Риторический вопрос так и повис в воздухе. Эрен уже вовсю наворачивал штрудель, вилкой отламывая от него куски. Печёное яблоко вместе с мороженым приятной сладостью растекалось во рту, заставляя Эрена довольно улыбаться.
— Очень вкусно.
— Приятного аппетита.
Дальнейший ужин проходил в такой же дружеской обстановке. Эрен обменивался с Карлой взаимными подколками, в который раз благодаря высшие силы, что мама у него вот такая — простая в общении. И он, не кривя душой, мог назвать её другом. Потому что даже долгие годы и большое расстояние не смогли негативно сказаться на их отношениях.
На короткое время Эрен даже успел позабыть о том, что случилось несколько часов назад. Хотя губы всё ещё покалывало от фантомных прикосновений, а горький привкус намертво впечатался в рецепторы. И не вытравить его оттуда ничем.
— Останешься на ночь? — спросила Карла, когда они закончили вместе загружать грязные тарелки и миски в посудомойку.
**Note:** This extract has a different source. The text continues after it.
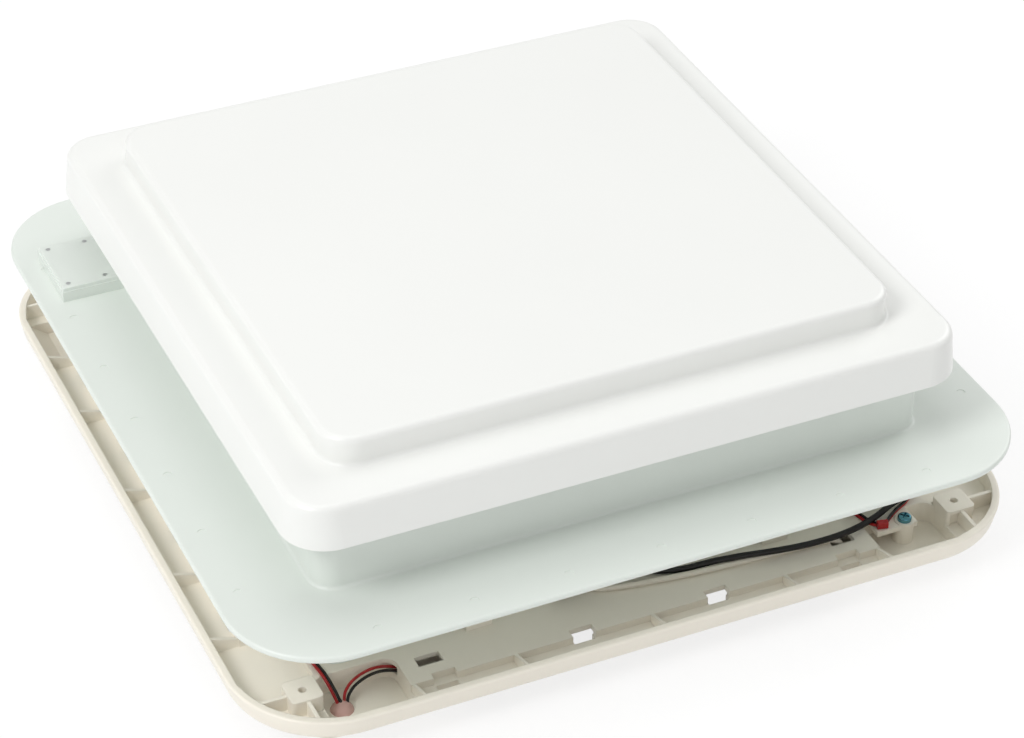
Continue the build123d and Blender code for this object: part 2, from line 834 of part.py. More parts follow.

— Не, мам, у меня ещё дела.
Эрен не врал. У него действительно ещё были дела. И, перед уходом обнимая Карлу, он правда хотел верить, что эти дела решатся благополучно. Он должен был избавиться от этого мерзкого привкуса разочарования. От ощущения нехватки чего-то важного. От несвойственного раздражения из-за того, что что-то выскользнуло у него прямо из рук.
…А на следующее утро Эрен снова проснулся не один. И снова на подушке была россыпь чёрных волос, а в ответ на него смотрели серые глаза. Снова не те. Снова не тот.
И в этот раз Эрену стало по-настоящему противно от самого себя.